▶ [Problem requirements]:
Your task is to copy each line that has the word "MESH".

▶ [Stored data]:
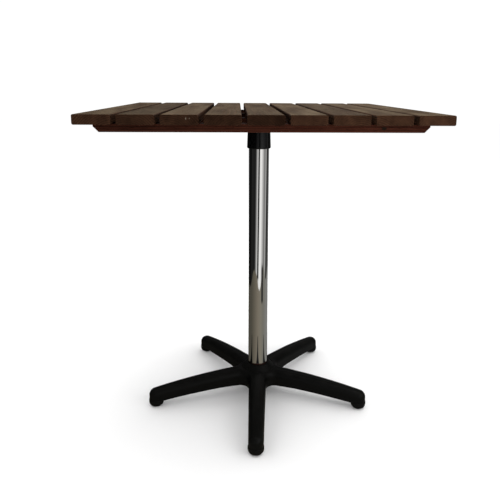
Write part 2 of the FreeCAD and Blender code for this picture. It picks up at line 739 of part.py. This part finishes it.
parts = [make_slat("slat_%d" % (number + 1), number) for number in range(slat_count)]
parts += [make_batten(name, row) for name, row in BATTENS.items()]
slat_screw_seat = batten_bottom + size("slat_screw_sink")
parts.append(make_group("slat_screws", make_slat_screw(),
                        [(along, across, slat_screw_seat) for row in BATTENS.values()
                         for along, across in screw_places(row)]))
parts.append(make_spider())
parts.append(make_group("spider_screws", make_spider_screw(), spider_screw_places()))
parts += [make_column(), make_collar(), make_tie_rod(), make_washer(), make_base()]
parts.append(make_nut("tie_rod_top_nut", "@top_height - @slat_thickness - @batten_thickness"))
parts.append(make_nut("tie_rod_bottom_nut",
                      "@socket_floor - @socket_floor_thickness - @washer_thickness - @nut_height"))
for number in range(int(size("arm_count"))):
    for make, name in ((make_foot_pad, "foot_pad_%d"), (make_foot_stud, "foot_stud_%d")):
        piece = make(name % (number + 1))
        place_foot(piece, number)
        parts.append(piece)
doc.recompute()

for item in doc.Objects:
    if "Invalid" in item.State or "Error" in item.State:
        raise RuntimeError("%s did not compute: %s" % (item.Label, item.State))
for item in parts:
    if item.Shape.isNull() or not item.Shape.isValid():
        raise RuntimeError("%s has no valid shape" % item.Label)

os.makedirs("parts", exist_ok=True)
for item in parts:
    item.Shape.exportStep("parts/%s.step" % item.Label)
    print("%-20s %3d solid(s) %12.1f mm3" % (item.Label, len(item.Shape.Solids), item.Shape.Volume))
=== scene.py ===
import math

import bpy
from mathutils import Matrix, Vector


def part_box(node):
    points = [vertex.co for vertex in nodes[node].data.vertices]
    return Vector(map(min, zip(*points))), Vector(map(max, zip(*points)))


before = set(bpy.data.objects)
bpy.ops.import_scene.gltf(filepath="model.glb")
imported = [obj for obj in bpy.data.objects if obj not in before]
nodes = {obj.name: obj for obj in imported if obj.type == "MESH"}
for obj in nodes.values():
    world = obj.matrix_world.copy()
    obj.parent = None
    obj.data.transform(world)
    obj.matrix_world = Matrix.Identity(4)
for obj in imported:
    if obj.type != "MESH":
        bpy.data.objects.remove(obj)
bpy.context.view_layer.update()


# ---------------------------------------------------------------- shader helpers

class Shader:
    """A new material whose nodes are made with short calls that return output sockets."""

    def __init__(self, name):
        self.material = bpy.data.materials.new(name)
        self.material.use_nodes = True
        self.tree = self.material.node_tree
        self.tree.nodes.clear()
        self.surface = self.node("BsdfPrincipled")
        out = self.node("OutputMaterial")
        self.tree.links.new(self.surface.outputs[0], out.inputs["Surface"])
        self.here = self.node("TexCoord").outputs["Object"]
        self.facing = self.node("NewGeometry").outputs["Normal"]

    def node(self, kind, values=None, **settings):
        made = self.tree.nodes.new("ShaderNode" + kind)
        for key, value in settings.items():
            setattr(made, key, value)
        for key, value in (values or {}).items():
            self.put(made.inputs[key], value)
        return made

    def put(self, socket, value):
        if isinstance(value, bpy.types.NodeSocket):
            self.tree.links.new(value, socket)
        else:
            socket.default_value = value

    def set(self, **values):
        """Set the surface's own sockets; an underscore in a key stands for a space."""
        for key, value in values.items():
            self.put(self.surface.inputs[key.replace("_", " ")], value)

    def math(self, kind, *values):
        return self.node("Math", dict(enumerate(values)), operation=kind).outputs[0]

    def vector(self, kind, *values):
        made = self.node("VectorMath", dict(enumerate(values)), operation=kind)
        return made.outputs["Value" if kind == "LENGTH" else "Vector"]

    def split(self, vector):
        return self.node("SeparateXYZ", {0: vector}).outputs

    def mapping(self, vector, scale, location=(0, 0, 0)):
        return self.node("Mapping", {"Vector": vector, "Scale": scale, "Location": location}).outputs[0]

    def noise(self, vector, scale, detail=3.0, roughness=0.5, colour=False):
        made = self.node("TexNoise", {"Vector": vector, "Scale": scale, "Detail": detail,
                                      "Roughness": roughness})
        return made.outputs[1 if colour else 0]

    def ramp(self, value, *stops, smooth=False):
        """A colour ramp from (position, colour) stops; a colour may be one grey number."""
        made = self.node("ValToRGB", {0: value})
        made.color_ramp.interpolation = "EASE" if smooth else "LINEAR"
        elements = made.color_ramp.elements
        while len(elements) < len(stops):
            elements.new(0.5)
        for element, (position, colour) in zip(elements, stops):
            element.position = position
            element.color = (*colour, 1) if isinstance(colour, tuple) else (colour, colour, colour, 1)
        return made.outputs[0]

    def range(self, value, low, high, to_low=0.0, to_high=1.0):
        """Map a value's span to another, smoothly and held at its ends."""
        return self.node("MapRange", {"Value": value, "From Min": low, "From Max": high, "To Min": to_low,
                                      "To Max": to_high}, interpolation_type="SMOOTHSTEP").outputs[0]

    def mix(self, factor, first, second, blend="MIX"):
        made = self.node("Mix", data_type="RGBA", blend_type=blend)
        self.put(made.inputs[0], factor)
        for socket, value in ((made.inputs[6], first), (made.inputs[7], second)):
            self.put(socket, (*value, 1) if isinstance(value, tuple) else value)
        return made.outputs[2]

    def bump(self, height, strength, distance):
        return self.node("Bump", {"Height": height, "Strength": strength, "Distance": distance}).outputs[0]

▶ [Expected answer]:
nodes = {obj.name: obj for obj in imported if obj.type == "MESH"}
    if obj.type != "MESH":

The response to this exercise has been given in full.